→ **WHAT TO WORK ON**:
Determine how many lines carry the word "MESH". Output that number only.

→ **EXERCISE INPUT**:
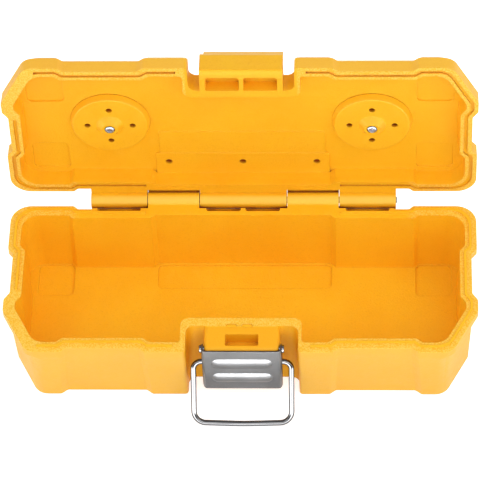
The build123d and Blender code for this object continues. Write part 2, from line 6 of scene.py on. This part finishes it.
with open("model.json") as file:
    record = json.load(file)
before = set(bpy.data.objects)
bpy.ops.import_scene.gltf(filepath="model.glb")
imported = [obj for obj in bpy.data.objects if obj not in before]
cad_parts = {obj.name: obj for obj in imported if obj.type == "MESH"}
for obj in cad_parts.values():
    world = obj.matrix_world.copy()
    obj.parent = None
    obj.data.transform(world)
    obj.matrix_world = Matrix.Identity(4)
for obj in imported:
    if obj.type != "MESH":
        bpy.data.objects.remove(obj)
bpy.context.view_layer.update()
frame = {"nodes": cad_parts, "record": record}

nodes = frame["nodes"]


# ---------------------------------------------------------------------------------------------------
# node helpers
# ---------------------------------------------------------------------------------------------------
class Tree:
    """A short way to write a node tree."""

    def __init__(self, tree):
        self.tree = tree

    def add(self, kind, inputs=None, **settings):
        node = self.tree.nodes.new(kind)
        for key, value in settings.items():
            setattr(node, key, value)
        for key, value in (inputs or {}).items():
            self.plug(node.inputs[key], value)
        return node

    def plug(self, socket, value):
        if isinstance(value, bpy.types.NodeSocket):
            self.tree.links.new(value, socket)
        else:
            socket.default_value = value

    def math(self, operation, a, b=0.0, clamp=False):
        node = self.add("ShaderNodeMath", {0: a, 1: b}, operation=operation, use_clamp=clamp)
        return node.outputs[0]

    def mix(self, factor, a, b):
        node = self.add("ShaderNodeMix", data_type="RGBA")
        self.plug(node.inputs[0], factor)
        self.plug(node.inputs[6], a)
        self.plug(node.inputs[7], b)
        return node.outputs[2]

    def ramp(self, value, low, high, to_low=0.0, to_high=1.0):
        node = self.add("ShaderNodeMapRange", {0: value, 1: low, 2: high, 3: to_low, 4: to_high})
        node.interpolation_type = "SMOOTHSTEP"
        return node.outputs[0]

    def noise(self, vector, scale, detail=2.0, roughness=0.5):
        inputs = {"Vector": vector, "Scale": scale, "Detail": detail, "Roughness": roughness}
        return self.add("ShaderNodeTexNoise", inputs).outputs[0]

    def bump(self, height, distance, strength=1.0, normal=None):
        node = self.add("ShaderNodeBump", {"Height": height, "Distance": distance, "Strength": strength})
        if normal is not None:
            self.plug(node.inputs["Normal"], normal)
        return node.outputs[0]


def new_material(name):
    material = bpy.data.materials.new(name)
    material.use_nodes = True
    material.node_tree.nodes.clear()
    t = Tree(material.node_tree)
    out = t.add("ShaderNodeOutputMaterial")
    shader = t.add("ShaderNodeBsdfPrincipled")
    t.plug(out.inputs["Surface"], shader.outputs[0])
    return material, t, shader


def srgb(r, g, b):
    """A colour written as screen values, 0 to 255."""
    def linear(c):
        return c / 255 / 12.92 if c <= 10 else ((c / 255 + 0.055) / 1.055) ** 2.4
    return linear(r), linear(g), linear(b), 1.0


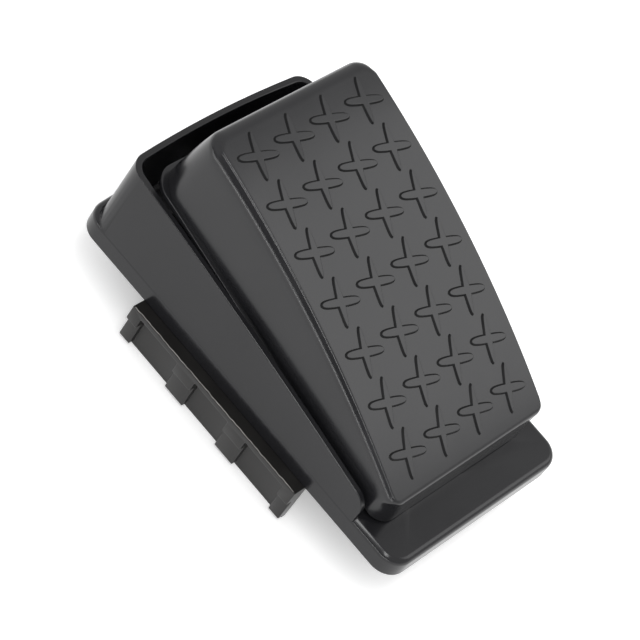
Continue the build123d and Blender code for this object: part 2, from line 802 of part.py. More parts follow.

→ **FINISHED ANSWER**:
2